Tuesday, December 04, 2007

love sucks...

If only life was easy as baking a ready-to-bake cake! The hardest thing in life is letting go. Specially, when you have invested so much of yourself in it. When we weave dreams, little do we know how much it would hurt if the dreams were to be torn apart.

i am not bitter with life. In fact, i still find myself smiling, cracking inane jokes. It is when i lay down to sleep that i visit the place inside where confusion reigns. i am so undecided about what i want – stay or move on. Either way, i will lose a part of my life. i had made a choice a year back and i feel i should stick to it come what may. But a part of me tells me it is not worth it while another part feels i would be letting down so many people. Selfish as i am, my steps falter as i plan to open a new door to another life. The choice is mine to make and i am numb. This i know for sure - i will survive, with or without love. And i know i will learn to trust again. If only i can take the first step…..

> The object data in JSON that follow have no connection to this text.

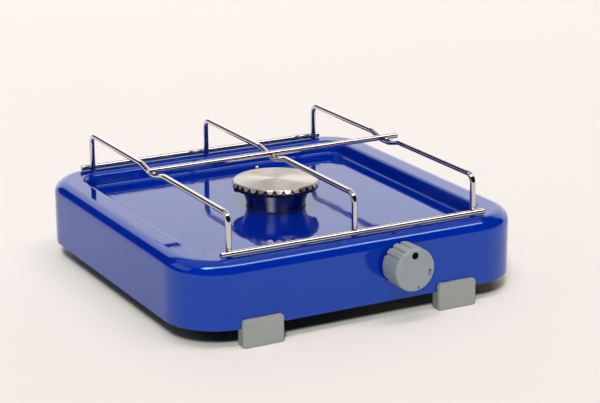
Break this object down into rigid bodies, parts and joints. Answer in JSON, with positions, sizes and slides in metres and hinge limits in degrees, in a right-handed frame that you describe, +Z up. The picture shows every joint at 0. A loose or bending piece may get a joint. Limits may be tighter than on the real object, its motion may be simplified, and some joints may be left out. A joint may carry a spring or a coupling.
{
  "type": "single burner gas stove",
  "caption": "Table-top gas stove with one round burner in a sunk enamelled tray, a lift-off wire pan support, a push-and-turn knob and a rear gas inlet.",
  "frame": {"origin": "on the ground, under the middle of the overall box", "axes": "+Z up, -Y towards the knob, +X to the right of a person at the knob"},
  "size_m": [0.287, 0.332, 0.0978],
  "materials": {
    "enamel_blue": "high-gloss vitreous enamel",
    "enamel_dark": "glossy dark enamel",
    "cap_steel": "satin pressed steel",
    "fibre": "matt sealing fibre",
    "chrome_wire": "bright plated wire",
    "foot_plastic": "matt grey plastic",
    "knob_plastic": "fine-grained grey plastic",
    "brass": "machined brass",
    "plated_steel": "zinc-plated steel",
    "spring_steel": "drawn spring wire",
    "pipe_aluminium": "drawn aluminium tube",
    "copper": "drawn copper",
    "valve_rubber": "moulded seal on a steel stem"
  },
  "bodies": {
    "chassis": {"hob_pan": "enamel_blue", "burner_bowl": "enamel_dark", "flame_lip": "enamel_dark", "burner_cap": "cap_steel", "burner_gasket": "fibre", "foot_front_left": "foot_plastic", "foot_front_right": "foot_plastic", "foot_rear_left": "foot_plastic", "foot_rear_right": "foot_plastic", "tap_body": "brass", "tap_bonnet": "brass", "injector_holder": "brass", "injector_jet": "brass", "inlet_connector": "brass", "outlet_union_nut": "brass", "injector_union_nut": "brass", "tap_inlet_union_nut": "brass", "connector_union_nut": "brass", "lead_nut": "brass", "probe_nut": "brass", "mixing_tube": "plated_steel", "burner_lock_nut": "plated_steel", "tap_panel_nut": "plated_steel", "tap_panel_washer": "plated_steel", "tap_screws": "plated_steel", "magnet_unit": "plated_steel", "magnet_nut": "plated_steel", "bulkhead_nut": "plated_steel", "bulkhead_washer": "plated_steel", "thermocouple_probe": "plated_steel", "return_spring": "spring_steel", "valve_spring": "spring_steel", "gas_pipe": "pipe_aluminium", "inlet_pipe": "pipe_aluminium", "thermocouple_lead": "copper"},
    "pan_support": {"support_wire_front": "chrome_wire", "support_wire_rear": "chrome_wire", "support_bail_left": "chrome_wire", "support_bail_middle": "chrome_wire", "support_bail_right": "chrome_wire", "support_wire_cross": "chrome_wire"},
    "push_stage": {"plug_push_pin": "plated_steel"},
    "knob_and_spindle": {"knob": "knob_plastic", "knob_spring_clip": "spring_steel", "spindle": "brass"},
    "taper_plug": {"tap_plug": "brass"},
    "valve": {"valve_disc": "valve_rubber"}
  },
  "joints": [
    {"name": "support_lift", "type": "slide", "parent": "chassis", "child": "pan_support", "axis": [0, 0, 1], "range_m": [0, 0.06]},
    {"name": "knob_push", "type": "slide", "parent": "chassis", "child": "push_stage", "axis": [0, 1, 0], "range_m": [0, 0.0025], "stiffness_N_per_m": 900, "springref_m": -0.004, "deforming": ["return_spring", "valve_spring"]},
    {"name": "knob_turn", "type": "hinge", "parent": "push_stage", "child": "knob_and_spindle", "pos_m": [0.0281, -0.15, 0.0439], "axis": [0, -1, 0], "range_deg": [0, 170]},
    {"name": "plug_turn", "type": "hinge", "parent": "chassis", "child": "taper_plug", "pos_m": [0.0281, -0.11, 0.0439], "axis": [0, -1, 0], "range_deg": [0, 170]},
    {"name": "valve_slide", "type": "slide", "parent": "chassis", "child": "valve", "axis": [0, 1, 0], "range_m": [0, 0.0025]}
  ],
  "couplings": [
    {"joint": "plug_turn", "follows": "knob_turn", "ratio": 1},
    {"joint": "valve_slide", "follows": "knob_push", "ratio": 1}
  ]
}
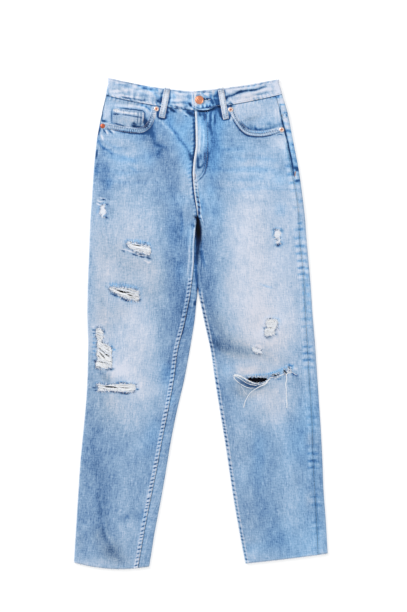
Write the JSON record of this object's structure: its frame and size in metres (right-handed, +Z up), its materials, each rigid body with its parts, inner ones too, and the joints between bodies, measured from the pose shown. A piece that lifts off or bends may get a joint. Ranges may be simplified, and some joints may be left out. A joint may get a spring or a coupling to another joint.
{
  "type": "ripped jeans",
  "caption": "Light-wash straight-leg denim jeans laid flat, front up, with ripped and frayed legs, raw cut hems, coin pocket, belt loops, copper rivets and a waist button.",
  "frame": {"origin": "centre of the garment's bounding box, on the surface that it lies on", "axes": "+Y from the hems to the waist, +X to the wearer's left, +Z up from the surface out of the front"},
  "size_m": [0.507, 0.9802, 0.0152],
  "materials": {
    "denim": "bleached cotton denim twill, thighs faded almost white, worn seams and frayed white rips",
    "zip_tape": "woven zip tape",
    "copper": "worn copper-plated pressed metal"
  },
  "bodies": {
    "root": {"front_right": "denim", "front_left": "denim", "back_right": "denim", "back_left": "denim", "yoke_right": "denim", "yoke_left": "denim", "waistband": "denim", "facing_right": "denim", "facing_left": "denim", "coin_pocket": "denim", "fly_shield": "denim", "pocket_back_right": "denim", "pocket_back_left": "denim", "loop_front_right": "denim", "loop_front_left": "denim", "loop_back_right": "denim", "loop_back_left": "denim", "loop_back_centre": "denim", "zip": "zip_tape", "button": "copper", "rivet_1": "copper", "rivet_2": "copper", "rivet_3": "copper", "rivet_4": "copper"}
  },
  "joints": []
}
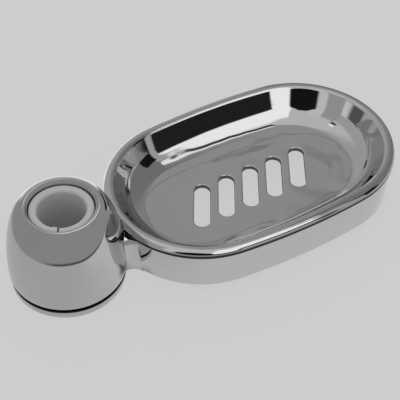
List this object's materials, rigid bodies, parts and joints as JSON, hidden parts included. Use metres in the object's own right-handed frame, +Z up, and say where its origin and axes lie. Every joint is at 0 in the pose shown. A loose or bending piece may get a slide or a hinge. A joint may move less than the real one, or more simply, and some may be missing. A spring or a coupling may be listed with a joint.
{
  "type": "shower rail soap holder",
  "caption": "Oval soap dish with slanted drain slots, on a domed collar whose split bush grips a round vertical shower rail.",
  "frame": {"origin": "on the axis of the rail that the collar holds, in the plane of the lock ring's flat underside", "axes": "+Z up along the rail, +X from the rail out along the length of the soap tray, +Y to the tray's left as seen from the rail"},
  "size_m": [0.1881, 0.0898, 0.043],
  "materials": {
    "holder_chrome": "bright chrome plate on moulded plastic",
    "tray_chrome": "bright chrome plate on moulded plastic",
    "ring_chrome": "bright chrome plate on moulded plastic",
    "bush_plastic": "translucent grey-white moulded plastic",
    "washer_plastic": "natural white plastic"
  },
  "bodies": {
    "holder": {"holder_body": "holder_chrome"},
    "tray": {"soap_tray": "tray_chrome"},
    "ring": {"lock_ring": "ring_chrome", "slip_washer": "washer_plastic"},
    "bush": {"rail_bush": "bush_plastic"}
  },
  "joints": [
    {"name": "tray_lift", "type": "slide", "parent": "holder", "child": "tray", "axis": [0, 0, 1], "range_m": [0, 0.03]},
    {"name": "ring_twist", "type": "hinge", "parent": "holder", "child": "ring", "pos_m": [0, 0, 0], "axis": [0, 0, 1], "range_deg": [0, 90]},
    {"name": "bush_draw", "type": "slide", "parent": "holder", "child": "bush", "axis": [0, 0, 1], "range_m": [-0.0015, 0]}
  ],
  "couplings": [
    {"joint": "bush_draw", "follows": "ring_twist", "m_per_rad": -0.000954}
  ]
}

But still, this heart that has loved skips a beat when the one it has loved reaches out to touch it. Love is a cruel thing. Our lives are too entangled to disengage ourselves without bleeding. i have packed my emotional baggage (so heavy i can hardly shoulder it!) but every time i turn to go, something makes me stop. i have yet to extricate my heart from love’s clutches. What is it about love that you keep hoping everything will work out? What foolish world does love inhabit that it turns a blind eye to everything? Why do the heart insists of finding an excuse for love’s every fault?

i am actually getting bored of these heartaches. i am so saturated.